This defines the essence of an object. Informally speaking, the essence of an object is a property which determines an object uniquely up to a world. Let’s say that \(x\) and \(y\) are the same objects but in the different worlds. We cannot write \(x=y\) because these two objects are still not exactly the same—they live in different worlds. But if you had a way to bring this objects in the same world, they would become indistinguishable and effectively the same physical entity. In order to capture this idea, Godel introduced “essences”—properties which describe objects uniquely within the world.

Given this informal reasoning, you now can understand what the formal definition means. It just says that if some property \(\phi\) is the essence of an object \(x\), then any other object \(y\) which has the same essence \(\phi\), would have exactly the same set of properties in any world imaginable. As I said before, the idea here is that properties describe objects uniquely, but belonging to a world is not a property which can be used to identify objects across the worlds.

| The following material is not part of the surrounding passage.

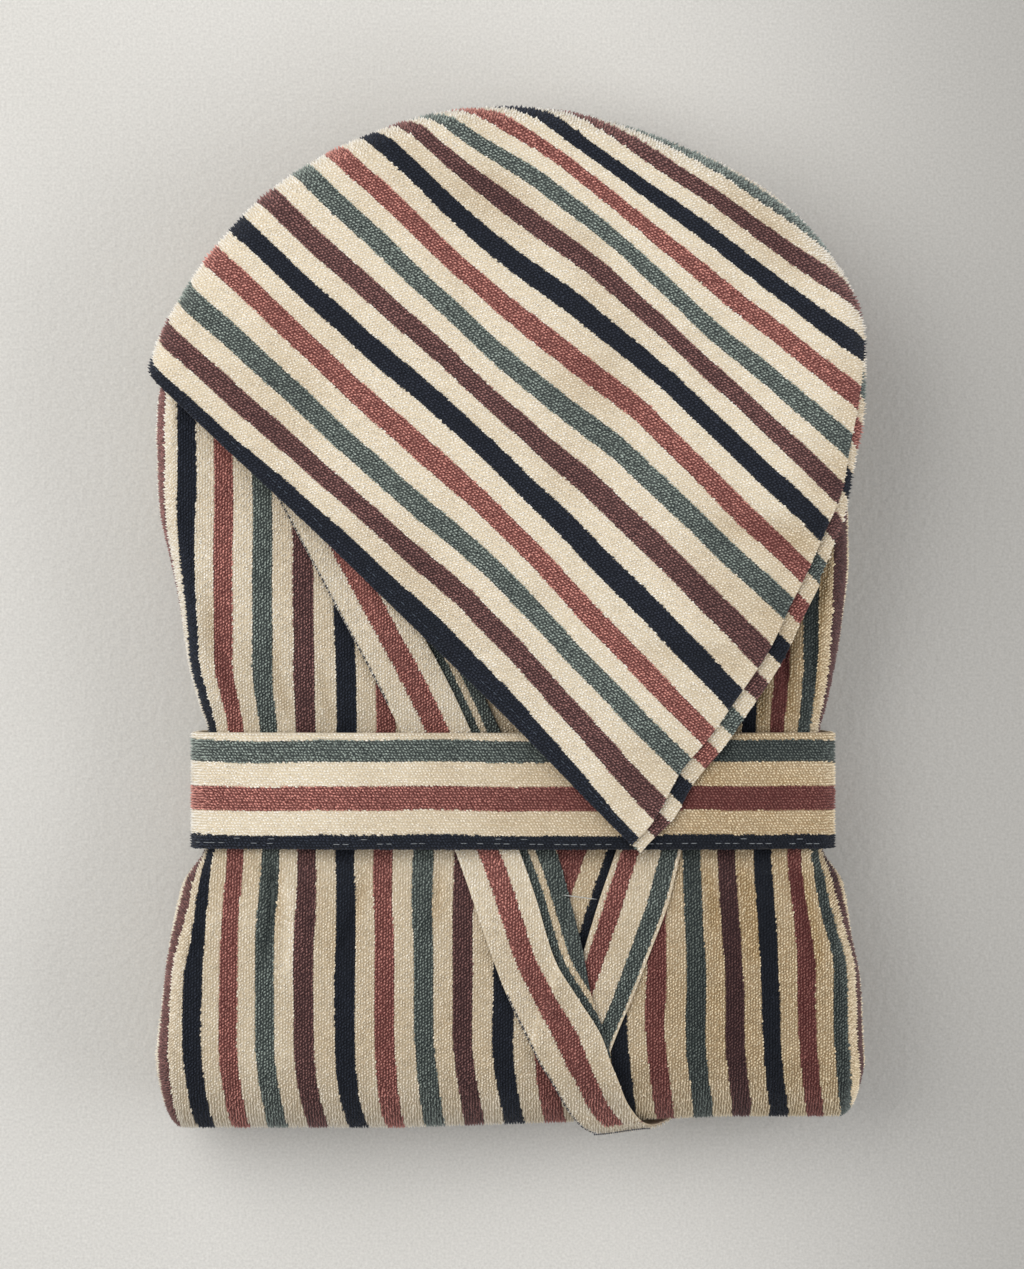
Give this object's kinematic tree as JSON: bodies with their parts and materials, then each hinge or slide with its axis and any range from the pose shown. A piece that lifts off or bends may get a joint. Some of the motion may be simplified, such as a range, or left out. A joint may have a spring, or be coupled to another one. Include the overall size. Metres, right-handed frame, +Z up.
{
  "type": "folded dressing gown",
  "caption": "Hooded terry dressing gown with stripes, folded into a flat packet with its tie belt wrapped round the waist and the hood laid over the top.",
  "frame": {"origin": "under the middle of the folded packet, on the surface it lies on", "axes": "+X towards the wearer's left, +Y from the bottom fold towards the hood, +Z up"},
  "size_m": [0.3062, 0.4402, 0.0741],
  "materials": {
    "terry_body": "cotton terry, lengthwise stripes of maroon, navy, rose and green on cream",
    "terry_band": "cotton terry, stripes along the band in rose, green and navy on cream",
    "terry_belt": "cotton terry, green, rose and navy stripes along the belt on cream",
    "terry_hood": "cotton terry, stripes parallel to the hood's edge in navy, maroon, green and rose on cream",
    "terry_hidden": "cotton terry, cream with stripes, inside the folds"
  },
  "bodies": {
    "root": {"folded_layers": "terry_hidden", "right_front": "terry_body", "left_front": "terry_body", "left_facing": "terry_band", "left_band": "terry_band", "right_facing": "terry_band", "right_band": "terry_band", "belt": "terry_belt", "hood_left_half": "terry_hood", "hood_right_half": "terry_hood"}
  },
  "joints": []
}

Definition of essence does the trick.

Axiom 4. \(P(\phi)\rightarrow \Xi P(\phi)\) (if some property is positive, it is positive in all imaginable worlds).

Theorem 3. \(G(x) \rightarrow G\;\mathrm{ess}\; x\) (if \(x\) is God-like, then \(G\) is its essence)

Proof: We know by definition that being God-like determines all of the properties of an object uniquely (it is all positive properties). Since we know that positivity of a property is the same in all of the worlds (by Axiom 4), it means that all of the God-like objects have exactly the same properties in all of the worlds. This is what essence is all about (although it might require some reflection). QED

Definition 3. \(E(x) \leftrightarrow \forall \phi .( \phi \;\mathrm{ess}\; x \rightarrow \Xi \exists y . \phi(y))\)

Property \(E\) is called necessary existence. If object \(x\) necessarily exists, it means that in any imaginable world exists some object with the same essence. It is instructive to compare this with \(\Xi\) operator. While \(\Xi\) tells that some logical statement is true in every possible world, \(E\) makes a statement that some object exists in every possible world with exactly the essence?of a given object.

Axiom 5. \(P(E)\)

This is another controversial axiom which says that necessary existence is a positive property. One way to think about it is that positivity of a property is not about being “better”, but about being “greater” in a sense of being bigger, smarter, more powerful, containing more energy, having bigger speed, etc. These examples are arbitrary, nothing actually says that being “greater” cannot mean “smaller in size”, but if we continue this intuitive idea, then we can think that the more worlds the object can exist in, the greater it is. This is what this axiom is about.

Theorem 4. God exists (more precisely, in any world exists a God-like object): \(\Xi\exists x. G(x)\)

Proof: Since a God-like object has all positive properties, it also has the property of necessary existence, which gives us formula $$\forall x.G(x)\rightarrow E(x)$$

If we combine this with theorem 2 we get $$\diamond \exists x. G(x)\land E(x)$$

By definition of essence $$\diamond \exists x. G(x)\land \Xi\exists y.G(y)$$

If some object has some two properties, it definitely has one of them, so we get $$\diamond \exists x. \Xi\exists y.G(y)$$

or, since \(x\) is not used in this formula anymore, we drop it and get $$\diamond\Xi\exists y.G(y)$$

Applying axiom of modal logic M5 we get the statement of the theorem. QED

Did this prove that God really exists? Not really. At least not in a popular religious way. Next time when you see in a newspaper that “scientists proved that God exists”, you know what scientists really did and how it is related to the God which you or your neighbor worship. Most likely, not related at all. And at best it is not more than a language play by formal rules.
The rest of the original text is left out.